Jake Phelps was a horrible person.
Citations? Not arguing, I'm curious because I've only heard the hagiography version and I'm curious about the other side of the story.
Not saying I want Jake Phelps exacrly, just someone willing to stand up against the corporate nonsense that people try to push in.
I don't know all the details of how he lived his life, but I believe that there are some people who don't like him because of how he tried to keep skateboarding dangerous, encouraging people to keep trying even after they've hurt themselves, take excessive risks, things like that. Someone else can add to this, but I won't derail the thread any further.
People are complex, and we often don’t know the full story, but I also feel like if a person was that bad it generally comes out eventually. It seems like for the most part Phelps is/was regarded highly within skateboarding both in life and death.

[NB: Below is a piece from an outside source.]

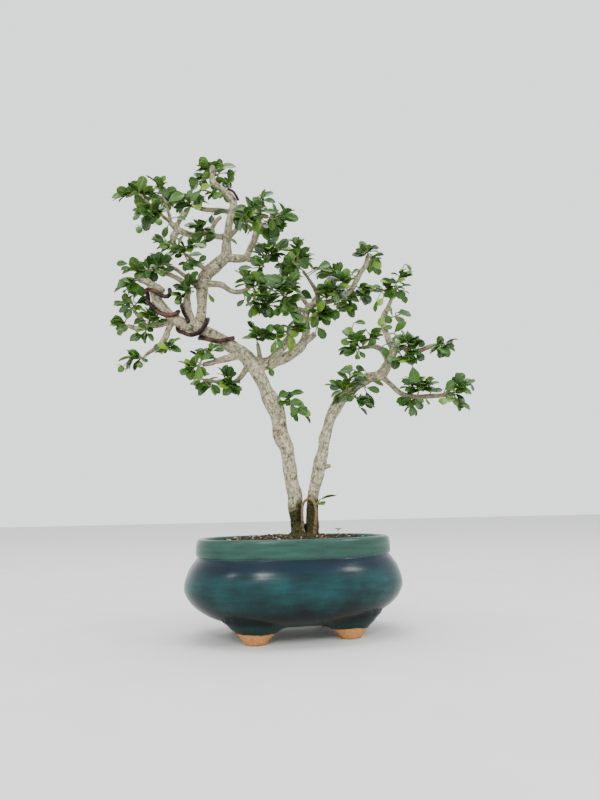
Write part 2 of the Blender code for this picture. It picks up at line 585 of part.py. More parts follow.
def wound(diameter, keys):
    """Points of a wire that follows its keys and lies on the bark."""
    reach = (diameter / 2 + WIRE_SPARE) * MM + GAP
    count = 10 * len(keys)
    points = [seen(*eased(keys, number / count)) for number in range(count + 1)]
    for _ in range(WIRE_ROUNDS):
        points = [off_bark(point, reach) for point in points]
        middles = [(a + b + c) / 3 for a, b, c in zip(points, points[1:], points[2:])]
        points = [points[0], *middles, points[-1]]
    return spaced([off_bark(point, reach) for point in points], WIRE_STEP * MM)


def spaced(points, step):
    """The same line with a point about every step."""
    kept = [points[0]]
    for point in points[1:]:
        if (point - kept[-1]).length >= step:
            kept.append(point)
    return kept


def make_wire(name, material):
    """A closed round wire. Returns its shape too."""
    diameter, keys = WIRES[name]
    points = wound(diameter, keys)
    shape = tube_shape(points, [diameter * MM / 2] * len(points), WIRE_SIDES)
    solid(name, *shape, material)
    return shape


def leaf_shape(leaf, spare=0.0, start=0.0):
    """Points and faces of a leaf: an arched blade, folded up at both sides, as thick at its foot.
    Spare thickens and widens it all round, and start leaves out that share of its foot."""
    foot, along, side, normal, length, width, arch, toothed = leaf
    outline = TOOTHED_LEAF if toothed else ROUND_LEAF
    count = len(outline)
    upper = []
    for x, y in outline:
        x = max(x, start)
        out = y * (width / 2 + spare)
        rise = abs(out) * LEAF_FOLD - arch * length * x * x + LEAF_THICK * MM / 2 + spare
        upper.append(foot + along * x * (length + spare) + side * out + normal * rise)
    lower = [point - normal * (LEAF_THICK * MM + 2 * spare) for point in upper]
    blade = TOOTHED_BLADE if toothed else ROUND_BLADE
    faces = [*blade, *(tuple(corner + count for corner in reversed(face)) for face in blade)]
    for step in range(count):
        after = (step + 1) % count
        faces.append((step, step + count, after + count, after))
    return upper + lower, faces


def tree_of(shape):
    """A search tree for overlap tests."""
    return BVHTree.FromPolygons([tuple(p) for p in shape[0]], shape[1])


class Taken:
    """What already stands in the crown, to keep each new piece clear of the other nodes."""

    def __init__(self, wood, wires):
        self.wood = [tree_of(shape) for shape in wood]
        self.fixed = self.wood + [tree_of(shape) for shape in wires]
        self.pieces = []

    def bark(self, middle, out):
        """The place and direction where a line out of the wood's middle leaves the bark."""
        best = None
        for tree in self.wood:
            place, normal, _, distance = tree.ray_cast(middle + out * BARK_REACH * MM, -out, BARK_REACH * MM)
            if place and (best is None or distance < best[0]):
                best = (distance, place, normal if normal.dot(out) > 0 else -normal)
        return best[1:]

    def add(self, owner, shape):
        middle = sum(shape[0], Vector()) / len(shape[0])
        reach = max((p - middle).length for p in shape[0])
        self.pieces.append((owner, middle, reach, tree_of(shape)))

    def free(self, owner, shape):
        """True if the shape crosses neither the wood nor another node's piece."""
        test = tree_of(shape)
        if any(test.overlap(tree) for tree in self.fixed):
            return False
        middle = sum(shape[0], Vector()) / len(shape[0])
        reach = max((p - middle).length for p in shape[0])
        for other, place, size, tree in self.pieces:
            if other != owner and (place - middle).length < size + reach and test.overlap(tree):
                return False
        return True


def shoot_points(foot, out, tip):
    """A shoot leaves the bark squarely, then bends over to its tip."""
    return [foot, foot + out * (tip - foot).length * SHOOT_KNEE, tip]


def shoot_shape(points, spare=0.0):
    """The thin round stem of a shoot."""
    count = len(points) - 1
    radii = []
    for number in range(count + 1):
        width = SHOOT_START + (SHOOT_END - SHOOT_START) * number / count
        radii.append(width * MM / 2 + spare)
    return tube_shape(points, radii, SHOOT_SIDES)


def lay_shoot(taken, owner, foot, out, tip):
    """The first bend of a shoot that stays clear of everything else, or nothing."""
    across, down, back = tip
    for bend in SHOOT_BENDS:
        end = seen(across, down, back + bend)
        aim = out or (end - foot).normalized()
        points = shoot_points(foot, aim, end)
        outer = [points[0].lerp(points[1], 0.5), *points[1:]]
        if taken.free(owner, shoot_shape(points)) and taken.free(owner, shoot_shape(outer, LEAF_CLEAR * MM)):
            return points
    return None


def lay_spray(name, taken):
    """The stems of a spray: the first leaves the branch, the others fork from it."""
    branch, place, shoots = SPRAYS[name]
    middle, along = on_route(WOOD[branch], *place)
    end = seen(*WOOD[branch][-1][:3])
    if (middle - end).length < END_REACH * MM:
        out = along
        foot = end + out * GAP
    else:
        out = seen(*shoots[0][:3]) - middle
        out = (out - along * out.dot(along)).normalized()
        foot, out = taken.bark(middle, out)
        foot = foot + out * GAP
    stems = []
    for *tip, count in shoots:
        points = lay_shoot(taken, name, foot, out, tip)
        if points:
            stems.append((points, count))
            taken.add(name, shoot_shape(points))
            foot = stems[0][0][0].lerp(stems[0][0][1], SHOOT_FORK)
            out = None
    return stems


def along_stem(points, share):
    """The point and direction of a stem at a share of its length."""
    lengths = [(b - a).length for a, b in zip(points, points[1:])]
    left = share * sum(lengths)
    for first, second, length in zip(points, points[1:], lengths):
        if left <= length or second is points[-1]:
            return first.lerp(second, min(left / length, 1.0)), (second - first).normalized()
        left -= length
    return points[-1], (points[-1] - points[-2]).normalized()


def new_leaf(draw, points, number, count, tries):
    """One leaf of a stem: its place follows a spiral, and each further try turns it on."""
    share = number / max(count - 1, 1)
    foot, ahead = along_stem(points, LEAF_PLACES[0] + (LEAF_PLACES[1] - LEAF_PLACES[0]) * share)
    turn = math.radians(LEAF_TURN * number + 47 * tries + draw.uniform(-25, 25))
    spread = LEAF_SPREAD[0] + (LEAF_SPREAD[1] - LEAF_SPREAD[0]) * share + draw.uniform(-12, 12)
    spread = math.radians(spread)
    first = ahead.cross(Vector((0.2, 0.9, 0.35))).normalized()
    second = ahead.cross(first)
    sideways = first * math.cos(turn) + second * math.sin(turn)
    along = ahead * math.cos(spread) + sideways * math.sin(spread)
    along.z = along.z * LEAF_FLAT + LEAF_RISE
    along.normalize()
    facing = ahead * 0.3 + Vector((0, 0, 0.8)) - TO_POT @ Vector((0, 0.42, 0))
    facing += Vector((draw.uniform(-0.55, 0.55), draw.uniform(-0.55, 0.55), 0))
    side = facing.cross(along).normalized()
    normal = along.cross(side)
    length = draw.uniform(*LEAF_LENGTH) * MM
    width = length * draw.uniform(*LEAF_WIDTH_SHARE)
    arch = draw.uniform(*LEAF_ARCH)
    return foot, along, side, normal, length, width, arch, draw.random() < TOOTHED_SHARE


def grow_leaves(index, name, stems, taken):
    """The leaves of one spray, each turned on until it crosses nothing of another node."""
    draw = random.Random(LEAF_SEED + index)
    leaves = []
    grown = [tree_of(shoot_shape(points)) for points, _ in stems]
    for points, count in stems:
        for number in range(count):
            for tries in range(LEAF_TRIES):
                leaf = new_leaf(draw, points, number, count, tries)
                blade = tree_of(leaf_shape(leaf, 0.0, LEAF_FOOT))
                if any(blade.overlap(other) for other in grown):
                    continue
                if taken.free(name, leaf_shape(leaf, LEAF_CLEAR * MM)):
                    leaves.append(leaf)
                    grown.append(blade)
                    taken.add(name, leaf_shape(leaf))
                    break
    return leaves


def berry_pieces(name, stems):
    """The berries of a spray, each on a stalk from the nearest place on a stem."""
    pieces = []
    for owner, place, diameter in BERRIES:
        if owner != name:
            continue
        middle = seen(*place)
        starts = [along_stem(points, share)[0] for points, _ in stems for share in STALK_STARTS]
        start = min(starts, key=lambda p: (p - middle).length)
        knee = start.lerp(middle, 0.5) + Vector((0, 0, STALK_RISE)) * MM
        stalk = tube_shape([start, knee, middle], [STALK * MM / 2] * 3, 3)
        ball = bmesh.new()
        place = Matrix.Translation(middle)
        bmesh.ops.create_icosphere(ball, subdivisions=1, radius=diameter * MM / 2, matrix=place)
        shape = [v.co.copy() for v in ball.verts], [tuple(v.index for v in f.verts) for f in ball.faces]
        ball.free()
        pieces.append((stalk, shape))
    return pieces


def make_spray(name, stems, leaves, berries, material):
    """One spray fused from its stems, leaves and berries."""
    stem_shapes = [shoot_shape(points) for points, _ in stems]
    spray = solid("spray_" + name, *stem_shapes[0], material)
    others = [solid("stem", *shape) for shape in stem_shapes[1:]]
    others += [solid("leaf", *leaf_shape(leaf)) for leaf in leaves]
    for stalk, ball in berries:
        others.append(solid("stalk", *stalk))
        others.append(solid("berry", *ball))
    return joined(spray, others)


def shade_round(names):
    """Smooth shading over the rounded pieces, broken at their edges."""
    for name in names:
        mesh = bpy.data.objects[name].data
        mesh.shade_smooth()
        mesh.set_sharp_from_angle(angle=math.radians(SHARP_ANGLE))


def main():
    clear_scene()
    bark = finish_of("bark", (0.42, 0.37, 0.30), 0.8)
    green = finish_of("leaf_green", (0.10, 0.22, 0.04), 0.4)
    glaze = finish_of("glaze", (0.03, 0.11, 0.11), 0.15)
    earth = finish_of("earth", (0.05, 0.035, 0.025), 0.95)
    plastic = finish_of("mesh_plastic", (0.02, 0.02, 0.02), 0.5)
    rust = finish_of("wire_metal", (0.05, 0.03, 0.02), 0.5, 0.8)

    root_middle = seen(*ROOT_MIDDLE)
    root_middle.z = 0.0
    make_pot(glaze)
    make_screen(plastic)
    make_soil(earth, root_middle)
    _, wood_shapes = make_tree(bark, root_middle)
    wires = [make_wire(name, rust) for name in WIRES]

    taken = Taken(wood_shapes, wires)
    stems = {name: lay_spray(name, taken) for name in SPRAYS}
    berries = {name: berry_pieces(name, stems[name]) for name in SPRAYS}
    for name, pieces in berries.items():
        for stalk, ball in pieces:
            taken.add(name, ball)
    for index, name in enumerate(SPRAYS):
        leaves = grow_leaves(index, name, stems[name], taken)
        make_spray(name, stems[name], leaves, berries[name], green)
    shade_round(("pot", "soil", "tree", *WIRES))


main()
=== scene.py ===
"""Fukien tea bonsai with two trunks in a glazed oval pot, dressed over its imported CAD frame.

Laid out as an add-on: the property groups hold the sizes and colours, one operator makes each piece
or group of like pieces, and one makes the stage. The routes of the wood, the wires and the shoots are
the ones that the CAD part was built from, so every leaf stands where the part has it.
Metres, +Z up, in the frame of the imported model.
"""
import math
import random
from functools import partial

import bmesh
import bpy
import numpy as np
from mathutils import Matrix, Vector, noise
from mathutils.bvhtree import BVHTree
from mathutils.kdtree import KDTree


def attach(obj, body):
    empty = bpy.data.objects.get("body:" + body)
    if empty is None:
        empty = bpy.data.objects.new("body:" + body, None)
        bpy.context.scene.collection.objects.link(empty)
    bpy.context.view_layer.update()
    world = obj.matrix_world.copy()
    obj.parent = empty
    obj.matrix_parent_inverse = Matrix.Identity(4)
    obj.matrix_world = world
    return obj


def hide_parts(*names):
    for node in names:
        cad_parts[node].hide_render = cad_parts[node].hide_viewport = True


bl_info = {
    "name": "Fukien Tea Bonsai",
    "version": (1, 0, 0),
    "blender": (4, 5, 0),
    "location": "3D View > Sidebar > Bonsai",
    "description": "Makes a fukien tea bonsai with its glazed pot over the packed CAD frame",
    "category": "Object",
}

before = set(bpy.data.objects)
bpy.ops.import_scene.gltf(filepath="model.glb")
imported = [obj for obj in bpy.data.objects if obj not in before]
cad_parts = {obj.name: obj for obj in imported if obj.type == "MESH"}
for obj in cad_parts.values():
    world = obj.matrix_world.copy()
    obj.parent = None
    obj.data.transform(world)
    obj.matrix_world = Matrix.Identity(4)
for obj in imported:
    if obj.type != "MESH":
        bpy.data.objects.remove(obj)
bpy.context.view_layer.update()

MM = 0.001
GAP = 0.3 * MM
BODY = "root"

# The front view that the routes are read in: its eye from the middle of the pot, and how it looks
VIEW_EYE = Vector((7.5, -548.0, 104.5)) * MM
VIEW_FOCAL = 600.0
VIEW_MIDDLE = (300.0, 400.0)
VIEW_PITCH = math.radians(10.5)
VIEW_ROLL = math.radians(-1.04)
POT_TURN = math.radians(14.3)

# Pot, in millimetres: heights and half lengths of its outside from the foot ring to the top of the rim,
# then of its inside from the rim down to the floor
POT_DEPTH_SHARE = 0.69
PLAN_POWER = 2.3
PLAN_POINTS = 208
OUTER_PROFILE = (
    (12, 50), (12.9, 56.5), (14.5, 62), (20, 76.5), (28, 88.3), (37, 94.6), (45, 95.5), (56, 92.2),
    (63, 87.7), (66, 85.1))
RIM_PROFILE = (
    (66.6, 84.7), (67.2, 84.9), (68.1, 85.7), (69.6, 86.1), (74.5, 86.0), (79, 85.6), (81.2, 84.8),
    (82.3, 83.4), (82.5, 81.9), (81.9, 80.3), (80.4, 79.1), (77.5, 78.6), (68, 78.5))
INNER_PROFILE = ((60, 84), (46, 89.5), (30, 80), (20, 64), (17.6, 57), (17, 52))
FLOOR_HEIGHT = 17
BASE_HEIGHT = 12
PROFILE_STEP = 1.5
RIM_STEP = 0.6
BASE_RINGS = 30
FLOOR_RINGS = 12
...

Someone would’ve made a documentary by now if he was a ‘horrible’ person I would think.
I think for those not as in tune with skateboarding they're kinda missing... The context. Phelps is the type of asshole that people tend to refer as "our asshole". He was not 'nice' and he was never attempting to mislead people into thinking so. Quite the opposite. He made it as known as possible that he is polarizing, and that skateboarding itself is polarizing. THAT SAID... He wasn't quite 'going out of his way' to specifically ruin someone's day. He is not evil.
He is basically the end game level of core lord. The absolute apotheosis of lot lizard.
He's like that uncle who you KNOW is not living a healthy life, is kinda rude, half your family is okay with him the other half aren't... But all you know as a naive kid is that one time you did a kickflip and he said 'fuck yea, man' and gave you a fist bump with a hand that was holding both a coors light and a cigarette.
Basically, he was a living legend. He was "one of God's prototypes" as Hunter S Thompson would say... "Too weird to live. And too rare to die."
Sadly he did pass away. Of an overdose. He lived 'that' life right up until the end. The corest of the lords. Chaotic neutral, in DnD terms...
You’re right, I should have been more precise with my wording. The Pro’s Closet didn’t technically file for bankruptcy (as far as I know), but by all practical measures, it was in that territory (likely Chapter 7 rather than 13). I also forgot they raised over $90M, which makes the whole story even more illustrative.
Not that it matters, and its total semantics, but the reason I phrased it that way is because the company still exists in nearly the same form, same region (Boulder/Northern Front Range), many of the same employees, and even the same website. It’s not the same company in a legal sense, but we’re bordering on a Ship of Theseus situation.
The larger point, which I think we both agree on, is that these types of models aren’t particularly novel or likely that profitable and they almost certainly aren't venture backable. At the end of the day, it’s a used-car dealership model with a fancy inspection checklist and a brand veneer. Maybe there are a bunch of VCs who made out like bandits from Carvana or something...but thats the only analog here, and it really doesn't check out.
Sorry, last derailment. BUT, that was pretty fantastic writing @LePigPen. I wish I could express that masterfully in written words. Haha.
"end level core lord"
Who is making tee shirts? Count me in.